Three things I love about Tasmania? I love pretty much everything about Tasmania. The people are by and large generous and welcoming. The island itself is stunningly beautiful, maybe more so than any other place I have ever seen. And there is a depth here, a sort of knowledge that is both light and dark, kind and cruel. One of my poems talks about living so close to the final ice, crystal nights pulsing magnetic green. There is a kind of magic here, an ancient understanding, and a lot of people who live here intuitively realise that. More than anything, we can’t imagine a better place in the world for our boy to grow up to be a man.

What is it like to be connected to two different countries, and how do you think that has affected your writing?

I came up in the 60s and was heavily influenced by those times. We all read On the Road, and I embraced that philosophy. I drove back and forth across America all through the 70s, finding jobs on small regional newspapers. I was convinced I needed to live an interesting life if I was to be any kind of writer, and it was certainly interesting. I calmed down a bit in my 30s and 40s, settled into my career in Higher Education. But then came my 50s, and I wasn’t satisfied or quite through with travel. So, I jumped at the chance to move to Scotland. As we spoke about earlier, Scotland was a major step in my life as a person and a poet. Heading off for new places had always been part of my life, so when the opportunity came to take a position with the University of Tasmania, I figured, sure. My wife wasn’t as convinced.
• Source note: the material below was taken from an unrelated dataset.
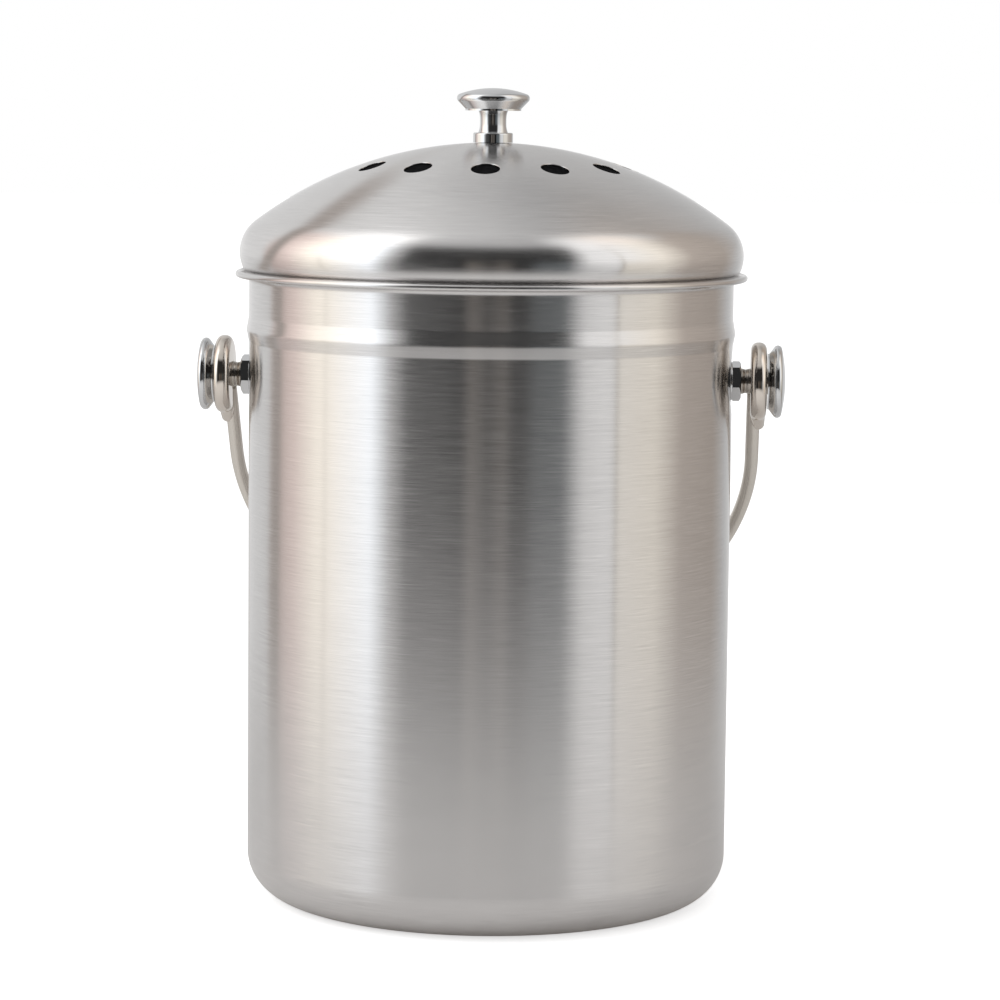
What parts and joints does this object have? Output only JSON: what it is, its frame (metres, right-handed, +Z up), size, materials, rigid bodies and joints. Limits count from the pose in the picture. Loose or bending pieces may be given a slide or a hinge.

But we came for a visit, and on the last day here woke up to see one of those giant rainbows spilling over kunanyi.

Every place changes you, informs you. I am glad I grew up in the United States. I learned so many of my basic values there. But I am also glad for the decision to become an expat. Scotland, of course, brought me my family, the most treasured piece of the entire puzzle. And Tasmania? I think Tasmania has given me that one special thing I started out subconsciously looking for all those years ago – Tasmania is finally home.